After the sumo contest, a group of kids holding jump ropes took the floor. They did all sorts of awesome choreographed routines and it was finished off with some fantastic solo performances. They were no ninja kids, but still awesome nonetheless.
Vandy's halftime entertainment earns three screaming heads. Why not more? Because only the ninja kids can be a perfect five and criteria number three was not met.
When I say logistics, I basically mean how easy it was to actually attend this game. For that, Vandy gets pretty high marks.
First, getting tickets was simple and cheap. I purchased them on Razorgator.com. The list price was $5 each. I had a $10 off coupon, so with shipping and tax I paid about $9 a ticket. Not bad and a lot less than I will pay on some of my later adventures.
I was able to park about 8 blocks away for free on the street. I probably could have parked a little closer, but I didn't feel like searching. My knowledge of the Vanderbilt area helped out on that one, because you do have to pay to park in the garage next to arena. If you did do that, there is a skybridge that connects the two so getting back to the car wouldn't be hard.
Finding our seats was a little difficult once we got in, as you have to take sort of an educated guess and go down an unmarked hallway if you want to get to different sections of the arena.
There were concessions everywhere, and when we went to get a hot dog during an injury timeout there was no line at all.
Overall, pretty stress-free experience in attending the game. Four screaming heads.

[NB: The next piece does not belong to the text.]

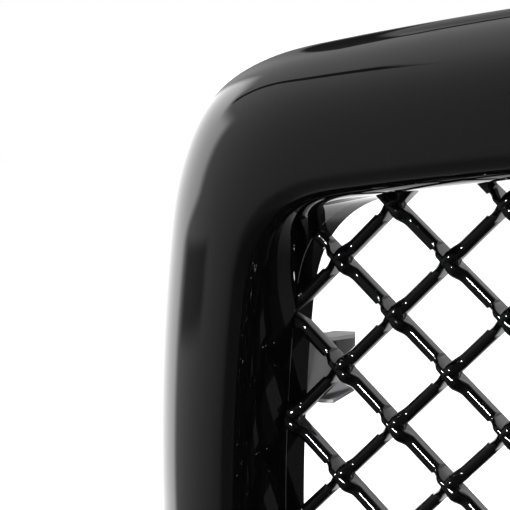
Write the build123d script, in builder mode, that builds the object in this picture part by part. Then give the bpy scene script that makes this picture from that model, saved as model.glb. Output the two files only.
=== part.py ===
from build123d import *
from math import asin, atan2, cos, degrees, radians, sin
import os

# Front grille of a pickup: a moulded surround with a diagonal mesh screwed in from behind.
# Millimetres. +X is to the right seen from the front, the front faces -Y, and +Z is up.
# The origin is the middle of the four bracket bolt holes, on the rear faces of the bracket feet.
# "Forward" is the distance in front of that plane, so forward = -Y.

# ---- Driving dimensions ----

# Surround, seen from the front
HALF_WIDTH = 444.0
WIDEST_Z = 9.5
TOP_CORNER = [(8.2, None), (27.6, 124.0), (61.2, 54.0), (82.1, 142.0), (90.0, 1000.0)]
LOW_CORNER = [(7.0, None), (28.0, 120.0), (62.0, 60.0), (84.4, 130.0), (90.0, 1000.0)]

# Surround, front to back
SHELL_REAR = -4.0
CROWN = 79.0
WALL = 3.0
FACE_ROUND = 54.0
LIP_ROUND = 10.0

# Opening: its wall leans outwards from the rim's rear edge to the lip
OPENING_WIDEST_Z = -20.0
OPENING_SIDE_RADIUS = 1000.0
OPENING_TOP_ARCH_END = 7.0
OPENING_LOW_ARCH_END = 5.0
OPENING_TOP_CORNER_END = 82.6
OPENING_LOW_CORNER_END = 86.9
OPENING_CORNER_END_CHANGE = -0.2
OPENING_TOP_CORNER_RADIUS = 50.0
OPENING_TOP_CORNER_CHANGE = -3.0
OPENING_LOW_CORNER_RADIUS = 45.0
RIM_REAR = 31.0
LIP_FORWARD = 58.0
RIM_HALF_WIDTH = 359.2
LIP_HALF_WIDTH = 369.0
COLLAR_WALL = 2.5

# Mesh
MESH_FRONT = 40.0
MESH_PITCH_X = 60.0
MESH_PITCH_Z = 56.0
MESH_CROSSING_Z = 36.0
BARS_EACH_SIDE = 9
BEAD_WIDTH = 6.6
BEAD_DEPTH = 4.5
FIN_WIDTH = 4.4
MESH_DEPTH = 12.0
FLANGE_REAR = 27.5
FLANGE_FRONT = 30.0
FLANGE_REACH = 18.0

# Screws, washers and their bosses
BOSS_RADIUS = 4.5
PILOT_RADIUS = 2.0
PILOT_DEPTH = 14.0
SHANK_RADIUS = 1.95
SHANK_TIP = 40.0
CLEARANCE_RADIUS = 2.3
HEAD_RADIUS = 4.2
HEAD_HEIGHT = 2.6
HEAD_ROUND = 1.2
DRIVE_WIDTH = 1.0
DRIVE_LENGTH = 4.4
DRIVE_DEPTH = 1.4
WASHER_RADIUS = 5.5
WASHER_THICK = 1.0
SCREW_OFFSET = 10.5

# Side brackets
BRACKET_BOLT_X = 378.0
BRACKET_BOLT_Z = 60.0
BOLT_RADIUS = 3.5
BRACKET_GAUGE = 2.0
BRACKET_HALF_HEIGHT = 17.0
BRACKET_WALL_X = 355.5
BRACKET_BASE_X = 375.0
BRACKET_EAR_X = 340.0
BRACKET_EAR_LEAD = 5.0
BRACKET_EAR_REAR = -10.0
BRACKET_EAR_RISE = 5.0
BRACKET_FOOT_X = 393.0
BRACKET_FOOT_CORNER = 6.0
BRACKET_SCREW_SPACING = 22.0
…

So that's that for Vanderbilt's Memorial Gym. I would definitely go back to a game there, because I love college basketball and it is just a comfortable place to watch it. The fans could stand to be a little more passionate, but I probably just have impossibly high standards (see screaming head rating system).
Tomorrow night I will be attending the "Battle of the Boulevard," which is the game between Belmont and Lipscomb. They are two Atlantic Sun Conference schools who are located less than three miles apart on Belmont Boulevard in Nashville. It will be at Lipscomb's Allen Arena and I've managed to score a credential for it. Should be fun!